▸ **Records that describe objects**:
• • •

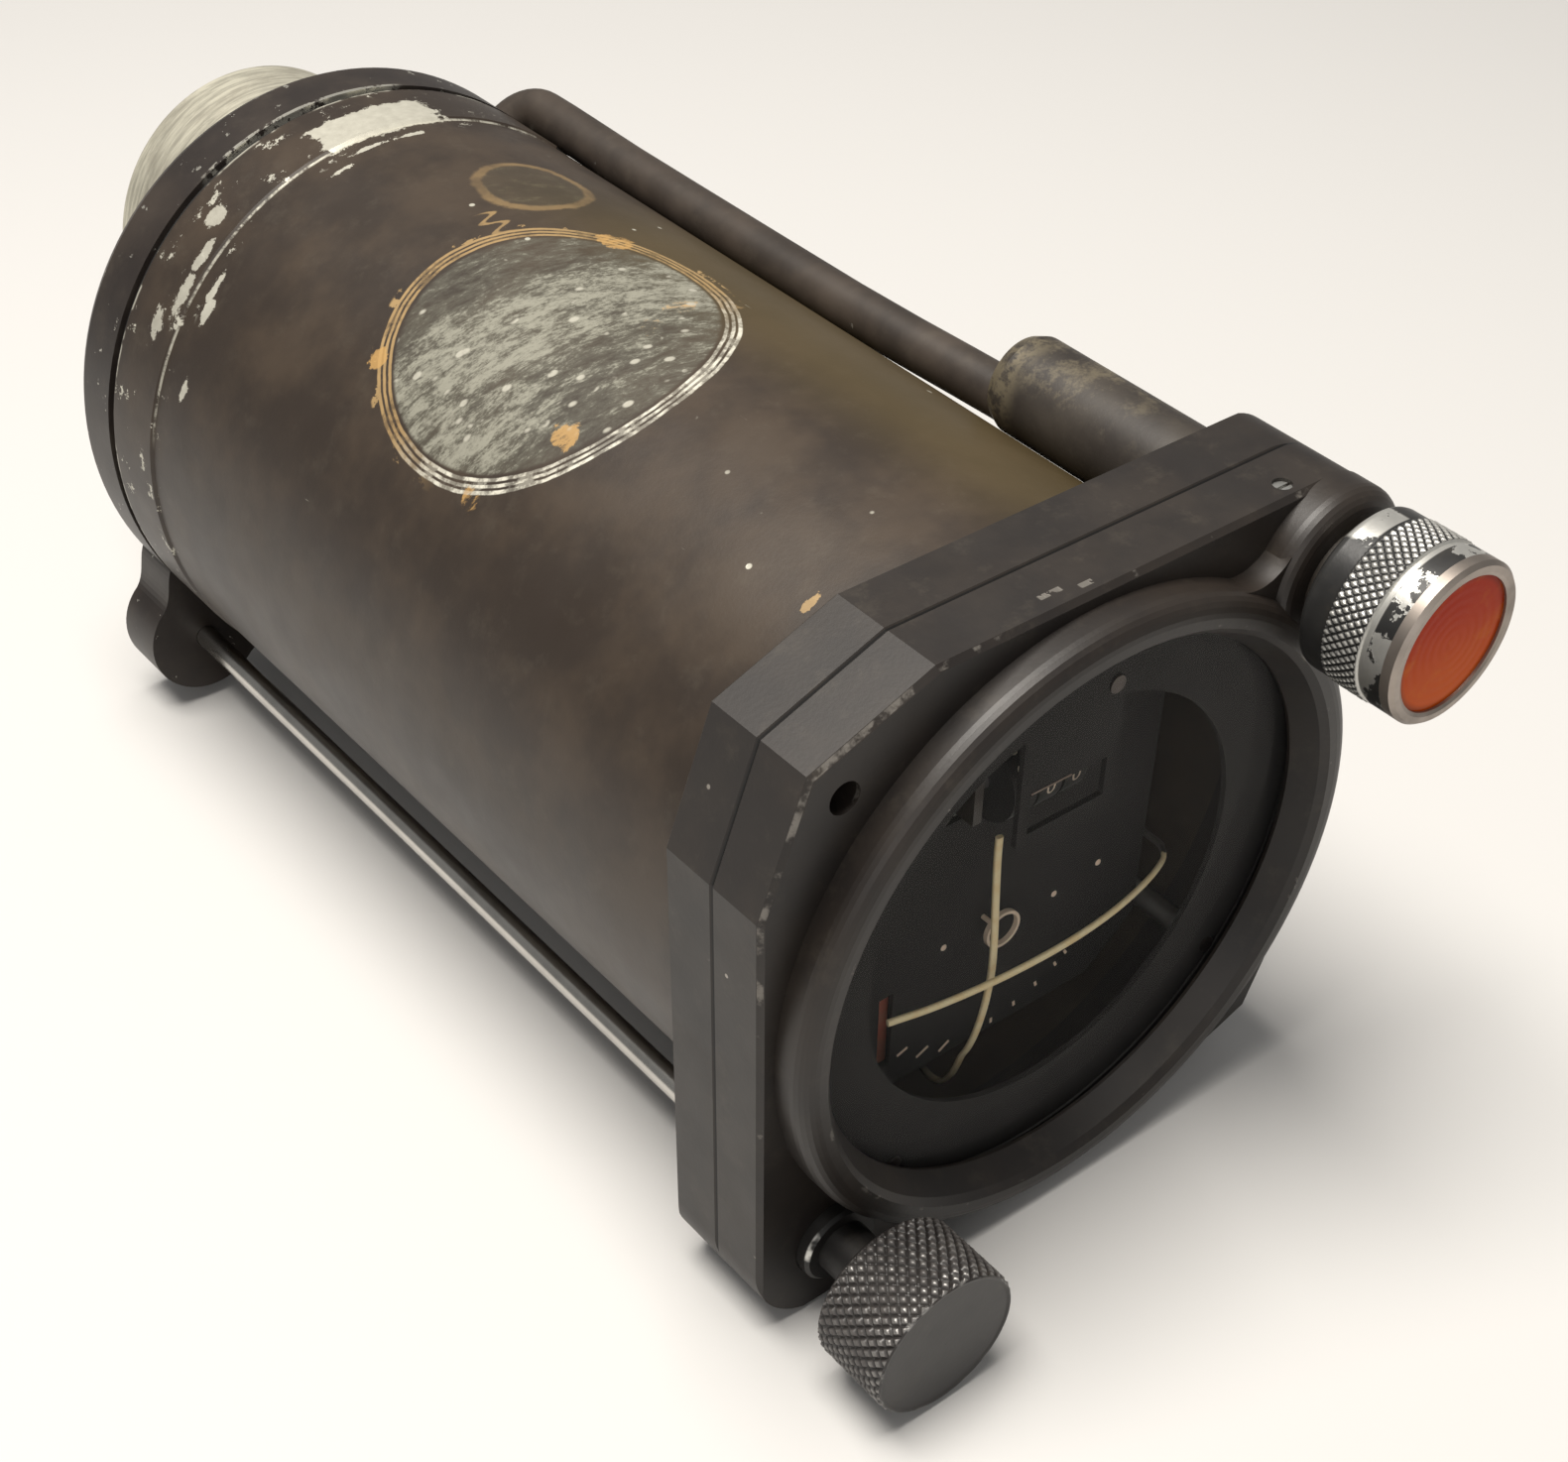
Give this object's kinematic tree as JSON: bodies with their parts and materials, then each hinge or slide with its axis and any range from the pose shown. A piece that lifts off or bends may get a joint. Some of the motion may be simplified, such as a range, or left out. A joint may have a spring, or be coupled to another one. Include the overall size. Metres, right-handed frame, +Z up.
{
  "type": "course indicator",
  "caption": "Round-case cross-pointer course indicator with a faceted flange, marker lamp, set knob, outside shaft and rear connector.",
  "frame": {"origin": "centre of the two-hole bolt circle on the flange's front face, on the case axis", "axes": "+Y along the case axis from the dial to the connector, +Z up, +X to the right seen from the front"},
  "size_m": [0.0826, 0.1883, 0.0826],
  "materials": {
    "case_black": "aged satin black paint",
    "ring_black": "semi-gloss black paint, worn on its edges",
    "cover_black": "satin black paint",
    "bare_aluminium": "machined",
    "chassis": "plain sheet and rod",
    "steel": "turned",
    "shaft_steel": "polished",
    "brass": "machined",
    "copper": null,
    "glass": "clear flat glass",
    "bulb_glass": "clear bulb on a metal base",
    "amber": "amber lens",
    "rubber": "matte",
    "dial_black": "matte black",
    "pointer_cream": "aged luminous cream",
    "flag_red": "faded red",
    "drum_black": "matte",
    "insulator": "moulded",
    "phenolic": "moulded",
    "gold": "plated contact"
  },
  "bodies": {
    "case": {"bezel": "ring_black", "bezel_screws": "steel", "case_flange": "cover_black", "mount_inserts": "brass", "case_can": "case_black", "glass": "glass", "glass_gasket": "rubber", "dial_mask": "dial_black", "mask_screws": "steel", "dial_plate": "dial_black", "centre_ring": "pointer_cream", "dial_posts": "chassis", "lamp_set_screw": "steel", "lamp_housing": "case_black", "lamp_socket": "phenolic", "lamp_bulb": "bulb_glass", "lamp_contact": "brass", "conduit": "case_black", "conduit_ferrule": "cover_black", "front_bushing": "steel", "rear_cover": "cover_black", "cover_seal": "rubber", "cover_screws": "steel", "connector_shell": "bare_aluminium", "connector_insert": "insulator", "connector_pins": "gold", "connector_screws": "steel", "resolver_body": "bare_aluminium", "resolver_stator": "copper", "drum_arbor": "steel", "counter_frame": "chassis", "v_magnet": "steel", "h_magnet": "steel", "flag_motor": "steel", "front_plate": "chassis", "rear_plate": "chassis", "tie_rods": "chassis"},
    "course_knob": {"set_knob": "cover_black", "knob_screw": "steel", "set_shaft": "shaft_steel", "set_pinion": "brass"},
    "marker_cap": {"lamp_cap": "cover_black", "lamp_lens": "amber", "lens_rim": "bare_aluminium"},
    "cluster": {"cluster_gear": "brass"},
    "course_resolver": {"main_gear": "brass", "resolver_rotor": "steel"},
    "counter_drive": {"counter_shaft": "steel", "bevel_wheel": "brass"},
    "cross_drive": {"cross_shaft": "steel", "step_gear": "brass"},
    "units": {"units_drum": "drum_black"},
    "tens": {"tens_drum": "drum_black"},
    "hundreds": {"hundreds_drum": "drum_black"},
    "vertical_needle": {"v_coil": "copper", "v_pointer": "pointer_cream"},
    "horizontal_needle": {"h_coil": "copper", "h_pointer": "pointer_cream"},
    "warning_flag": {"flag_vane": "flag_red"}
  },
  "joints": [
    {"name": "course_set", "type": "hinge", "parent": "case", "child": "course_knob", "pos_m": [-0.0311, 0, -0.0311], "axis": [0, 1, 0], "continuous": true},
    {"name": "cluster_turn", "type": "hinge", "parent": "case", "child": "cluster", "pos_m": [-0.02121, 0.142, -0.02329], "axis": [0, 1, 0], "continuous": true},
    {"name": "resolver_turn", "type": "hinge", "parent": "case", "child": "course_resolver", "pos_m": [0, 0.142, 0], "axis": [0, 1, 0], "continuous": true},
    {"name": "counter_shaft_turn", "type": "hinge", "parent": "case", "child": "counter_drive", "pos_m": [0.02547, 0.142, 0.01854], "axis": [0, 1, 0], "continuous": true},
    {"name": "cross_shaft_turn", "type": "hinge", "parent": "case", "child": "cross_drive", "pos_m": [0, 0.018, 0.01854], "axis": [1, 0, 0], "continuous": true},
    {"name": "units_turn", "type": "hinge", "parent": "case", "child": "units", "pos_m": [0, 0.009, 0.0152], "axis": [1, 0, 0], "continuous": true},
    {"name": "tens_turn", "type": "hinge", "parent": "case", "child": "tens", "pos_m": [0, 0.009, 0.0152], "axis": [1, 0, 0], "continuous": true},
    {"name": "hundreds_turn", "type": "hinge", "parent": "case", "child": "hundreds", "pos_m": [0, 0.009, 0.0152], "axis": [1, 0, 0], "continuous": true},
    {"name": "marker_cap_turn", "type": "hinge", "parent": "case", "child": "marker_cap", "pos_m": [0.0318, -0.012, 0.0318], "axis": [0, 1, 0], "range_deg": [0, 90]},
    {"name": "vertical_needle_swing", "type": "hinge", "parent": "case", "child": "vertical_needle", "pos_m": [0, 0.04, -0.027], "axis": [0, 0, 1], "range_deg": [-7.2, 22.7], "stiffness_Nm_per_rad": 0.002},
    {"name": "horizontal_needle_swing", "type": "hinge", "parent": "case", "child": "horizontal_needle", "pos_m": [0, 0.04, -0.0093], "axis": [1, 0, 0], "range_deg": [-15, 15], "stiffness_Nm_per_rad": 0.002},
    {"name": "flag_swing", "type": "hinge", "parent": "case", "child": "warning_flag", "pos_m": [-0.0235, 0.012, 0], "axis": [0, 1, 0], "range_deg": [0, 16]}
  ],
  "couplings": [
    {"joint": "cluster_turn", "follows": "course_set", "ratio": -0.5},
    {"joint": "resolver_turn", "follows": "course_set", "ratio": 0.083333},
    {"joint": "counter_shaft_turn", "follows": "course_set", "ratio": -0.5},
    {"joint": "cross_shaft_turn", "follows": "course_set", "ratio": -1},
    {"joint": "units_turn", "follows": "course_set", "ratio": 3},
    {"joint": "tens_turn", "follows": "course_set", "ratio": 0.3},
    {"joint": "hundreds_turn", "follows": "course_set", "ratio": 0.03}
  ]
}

• • •

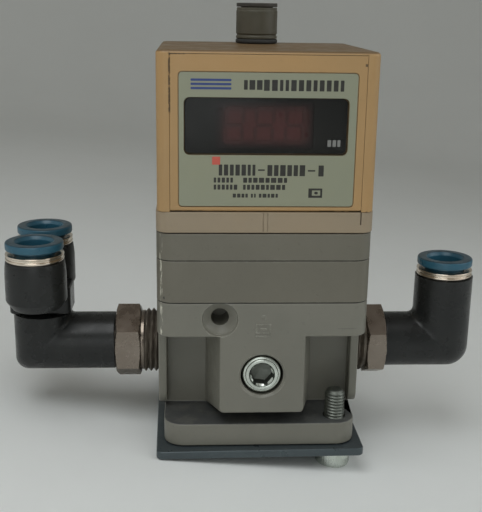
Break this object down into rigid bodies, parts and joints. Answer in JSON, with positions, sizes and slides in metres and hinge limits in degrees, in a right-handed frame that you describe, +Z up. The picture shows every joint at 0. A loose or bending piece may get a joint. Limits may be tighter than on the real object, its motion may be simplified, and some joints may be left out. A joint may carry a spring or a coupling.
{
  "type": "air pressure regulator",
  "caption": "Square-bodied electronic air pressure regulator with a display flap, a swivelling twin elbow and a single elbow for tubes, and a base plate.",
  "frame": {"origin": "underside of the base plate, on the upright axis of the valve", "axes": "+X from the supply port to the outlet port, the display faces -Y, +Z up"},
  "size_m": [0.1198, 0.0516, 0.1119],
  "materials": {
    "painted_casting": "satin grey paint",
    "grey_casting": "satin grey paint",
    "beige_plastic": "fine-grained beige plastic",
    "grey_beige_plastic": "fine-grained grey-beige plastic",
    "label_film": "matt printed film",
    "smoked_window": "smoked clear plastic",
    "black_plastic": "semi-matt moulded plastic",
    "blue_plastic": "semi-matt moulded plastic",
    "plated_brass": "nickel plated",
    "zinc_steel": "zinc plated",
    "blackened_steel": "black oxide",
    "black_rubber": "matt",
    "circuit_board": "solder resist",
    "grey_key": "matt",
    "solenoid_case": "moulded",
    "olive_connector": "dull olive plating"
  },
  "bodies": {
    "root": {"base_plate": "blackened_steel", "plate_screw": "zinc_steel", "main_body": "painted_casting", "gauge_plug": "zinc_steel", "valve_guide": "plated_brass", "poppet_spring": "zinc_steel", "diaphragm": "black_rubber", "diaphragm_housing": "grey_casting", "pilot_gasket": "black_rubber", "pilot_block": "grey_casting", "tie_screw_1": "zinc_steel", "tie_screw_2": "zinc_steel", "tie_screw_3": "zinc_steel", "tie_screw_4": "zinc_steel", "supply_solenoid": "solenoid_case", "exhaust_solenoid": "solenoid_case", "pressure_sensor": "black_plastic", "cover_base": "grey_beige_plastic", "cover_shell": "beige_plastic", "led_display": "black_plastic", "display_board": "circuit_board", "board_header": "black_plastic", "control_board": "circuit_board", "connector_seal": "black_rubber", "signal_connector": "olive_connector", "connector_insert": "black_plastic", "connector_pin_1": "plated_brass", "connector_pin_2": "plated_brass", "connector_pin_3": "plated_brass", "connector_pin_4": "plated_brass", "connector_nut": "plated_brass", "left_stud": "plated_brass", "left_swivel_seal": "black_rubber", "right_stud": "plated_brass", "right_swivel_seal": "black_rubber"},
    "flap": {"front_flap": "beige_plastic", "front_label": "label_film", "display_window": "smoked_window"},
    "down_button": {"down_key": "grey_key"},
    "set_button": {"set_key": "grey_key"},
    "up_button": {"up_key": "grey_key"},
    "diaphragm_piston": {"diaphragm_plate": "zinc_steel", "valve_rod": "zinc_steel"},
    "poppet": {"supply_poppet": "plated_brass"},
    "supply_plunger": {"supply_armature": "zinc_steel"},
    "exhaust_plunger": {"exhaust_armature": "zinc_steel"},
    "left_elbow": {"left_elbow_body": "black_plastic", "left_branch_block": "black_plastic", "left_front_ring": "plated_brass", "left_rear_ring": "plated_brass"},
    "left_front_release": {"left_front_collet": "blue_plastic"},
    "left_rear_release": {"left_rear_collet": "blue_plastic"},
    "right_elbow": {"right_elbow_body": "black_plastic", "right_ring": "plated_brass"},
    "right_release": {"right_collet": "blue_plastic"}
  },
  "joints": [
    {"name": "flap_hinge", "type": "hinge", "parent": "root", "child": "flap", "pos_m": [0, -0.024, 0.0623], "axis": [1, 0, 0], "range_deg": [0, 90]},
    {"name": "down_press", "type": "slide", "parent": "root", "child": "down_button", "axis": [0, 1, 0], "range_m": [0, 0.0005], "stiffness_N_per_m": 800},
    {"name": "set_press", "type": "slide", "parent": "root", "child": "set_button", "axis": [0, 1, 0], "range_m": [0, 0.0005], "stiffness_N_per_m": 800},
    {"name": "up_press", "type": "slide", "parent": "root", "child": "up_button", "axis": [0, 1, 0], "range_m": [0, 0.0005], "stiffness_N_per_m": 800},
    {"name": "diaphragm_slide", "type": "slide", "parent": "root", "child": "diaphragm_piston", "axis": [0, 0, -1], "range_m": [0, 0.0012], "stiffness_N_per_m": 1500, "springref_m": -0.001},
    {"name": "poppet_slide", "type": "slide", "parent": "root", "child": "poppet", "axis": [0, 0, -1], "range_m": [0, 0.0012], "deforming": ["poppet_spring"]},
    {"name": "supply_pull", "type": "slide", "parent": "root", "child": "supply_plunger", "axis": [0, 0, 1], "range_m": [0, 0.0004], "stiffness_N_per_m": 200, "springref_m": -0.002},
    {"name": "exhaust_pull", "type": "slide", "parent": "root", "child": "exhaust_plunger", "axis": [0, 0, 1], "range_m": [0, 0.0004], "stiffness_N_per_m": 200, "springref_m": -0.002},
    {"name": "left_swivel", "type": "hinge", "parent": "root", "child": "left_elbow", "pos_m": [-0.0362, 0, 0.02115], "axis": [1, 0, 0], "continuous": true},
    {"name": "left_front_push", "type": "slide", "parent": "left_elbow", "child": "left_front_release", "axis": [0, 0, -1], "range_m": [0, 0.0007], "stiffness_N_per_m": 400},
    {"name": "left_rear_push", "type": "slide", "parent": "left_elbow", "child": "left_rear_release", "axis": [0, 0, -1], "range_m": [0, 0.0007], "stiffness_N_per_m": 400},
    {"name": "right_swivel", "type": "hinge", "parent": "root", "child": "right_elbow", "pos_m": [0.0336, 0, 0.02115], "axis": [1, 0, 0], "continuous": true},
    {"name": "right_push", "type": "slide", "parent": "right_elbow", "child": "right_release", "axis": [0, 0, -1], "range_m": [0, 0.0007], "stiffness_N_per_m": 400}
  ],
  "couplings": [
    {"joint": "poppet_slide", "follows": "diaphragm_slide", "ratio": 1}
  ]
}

• • •

▸ **Description of the task**:
Filter the records above for lines containing the word "JSON", and copy those lines.

▸ **Solution**:
Give this object's kinematic tree as JSON: bodies with their parts and materials, then each hinge or slide with its axis and any range from the pose shown. A piece that lifts off or bends may get a joint. Some of the motion may be simplified, such as a range, or left out. A joint may have a spring, or be coupled to another one. Include the overall size. Metres, right-handed frame, +Z up.
Break this object down into rigid bodies, parts and joints. Answer in JSON, with positions, sizes and slides in metres and hinge limits in degrees, in a right-handed frame that you describe, +Z up. The picture shows every joint at 0. A loose or bending piece may get a joint. Limits may be tighter than on the real object, its motion may be simplified, and some joints may be left out. A joint may carry a spring or a coupling.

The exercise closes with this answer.